# [To be done]
Only the lines from the start up to and including the line containing "relief_depth = 4.5; // [4:0.1:6]" should be repeated, word for word.

[START OF Given material]

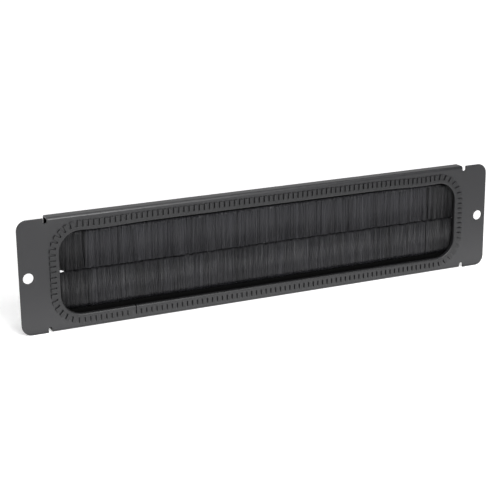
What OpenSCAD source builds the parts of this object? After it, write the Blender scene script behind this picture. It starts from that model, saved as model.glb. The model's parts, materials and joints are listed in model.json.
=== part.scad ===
// Rack brush strip panel.
// A folded steel panel bolts over a cable cut-out. Its long opening is edged with slotted trim and
// closed by two facing brush strips, so that cables pass while dust and draughts stay out.
//
// X runs along the panel, Y goes from the front face towards the back, and Z is up.
// The origin lies midway between the two mounting holes, on the plane of the front face.

/* [Panel sheet] */
// Width across both ears
panel_w = 432; // [340:1:600]
// Height, top flange to bottom flange
panel_h = 94; // [76:1:140]
// Thickness of the steel sheet
sheet_t = 1.5; // [1:0.1:2]
// Radius of the four ear corners
ear_corner_r = 8.5; // [2:0.5:12]
// Width of the flat ear beside each bend relief
ear_w = 21.7; // [18:0.1:26]
// Width of each bend relief
relief_w = 3.3; // [2:0.1:5]
// Depth of each bend relief, from the panel's edge to its round bottom
relief_depth = 4.5; // [4:0.1:6]

/* [Flanges and lips] */
// Gap between the trim and the blind ends of the rivets, which sets how deep the flanges are
rivet_gap = 0.5; // [0.3:0.1:8]
// Inside radius of every bend
bend_r = 0.8; // [0.4:0.1:1.5]
// Height of the lips that carry the brush strips, from the flange's outer face
lip_h = 14; // [12:0.5:16]
// Radius of the lips' free corners
lip_corner_r = 4; // [1:0.5:6]

/* [Mounting holes] */
// Diameter of the two mounting holes
mount_hole_d = 8.6; // [4:0.1:10]
// Distance from each mounting hole's centre to the end of its ear
mount_hole_inset = 7.5; // [6:0.5:12]

/* [Cable opening] */
// Distance from each end of the panel to the clear opening
side_margin = 33; // [32:0.5:45]
// Distance from the top and bottom of the panel to the clear opening
edge_margin = 12.3; // [11:0.1:16]
// Corner radius of the clear opening
clear_r = 18; // [8:0.5:24]

/* [Edge trim] */
// Thickness of the trim's spine, which lines the cut edge
spine_t = 1.4; // [1:0.1:2]
// Gap between the spine and the cut edge
spine_gap = 0.1; // [0.05:0.05:0.3]
// Width of the trim's legs, spine included
leg_w = 8; // [6:0.5:9]
// Thickness of each leg
leg_t = 1.5; // [1:0.1:1.5]
// Radius on the trim's two inner edges
rim_r = 1.3; // [0.5:0.1:2]
// Width of the solid rim inside the slits
rim_w = 3.3; // [2:0.1:4]
// Spacing of the slits along the spine
slit_pitch = 4.5; // [3.5:0.1:6]
// Width of each slit on the straight runs
slit_w = 1.3; // [0.5:0.1:1.5]
// Distance from the left end of the clear opening to the joint in the trim
joint_inset = 62; // [30:1:120]
// Gap between the trim's two cut ends
joint_gap = 0.6; // [0.2:0.1:1]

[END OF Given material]

# [Exercise output]
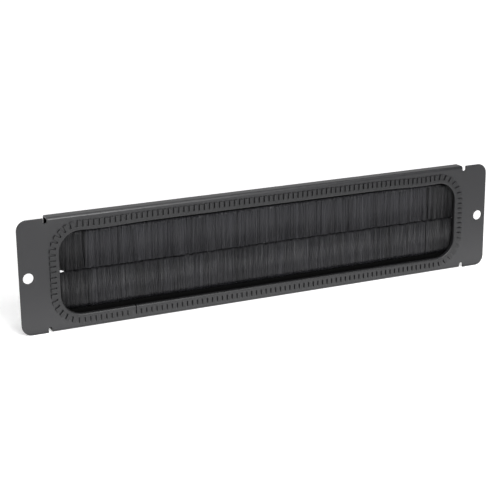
What OpenSCAD source builds the parts of this object? After it, write the Blender scene script behind this picture. It starts from that model, saved as model.glb. The model's parts, materials and joints are listed in model.json.
=== part.scad ===
// Rack brush strip panel.
// A folded steel panel bolts over a cable cut-out. Its long opening is edged with slotted trim and
// closed by two facing brush strips, so that cables pass while dust and draughts stay out.
//
// X runs along the panel, Y goes from the front face towards the back, and Z is up.
// The origin lies midway between the two mounting holes, on the plane of the front face.

/* [Panel sheet] */
// Width across both ears
panel_w = 432; // [340:1:600]
// Height, top flange to bottom flange
panel_h = 94; // [76:1:140]
// Thickness of the steel sheet
sheet_t = 1.5; // [1:0.1:2]
// Radius of the four ear corners
ear_corner_r = 8.5; // [2:0.5:12]
// Width of the flat ear beside each bend relief
ear_w = 21.7; // [18:0.1:26]
// Width of each bend relief
relief_w = 3.3; // [2:0.1:5]
// Depth of each bend relief, from the panel's edge to its round bottom
relief_depth = 4.5; // [4:0.1:6]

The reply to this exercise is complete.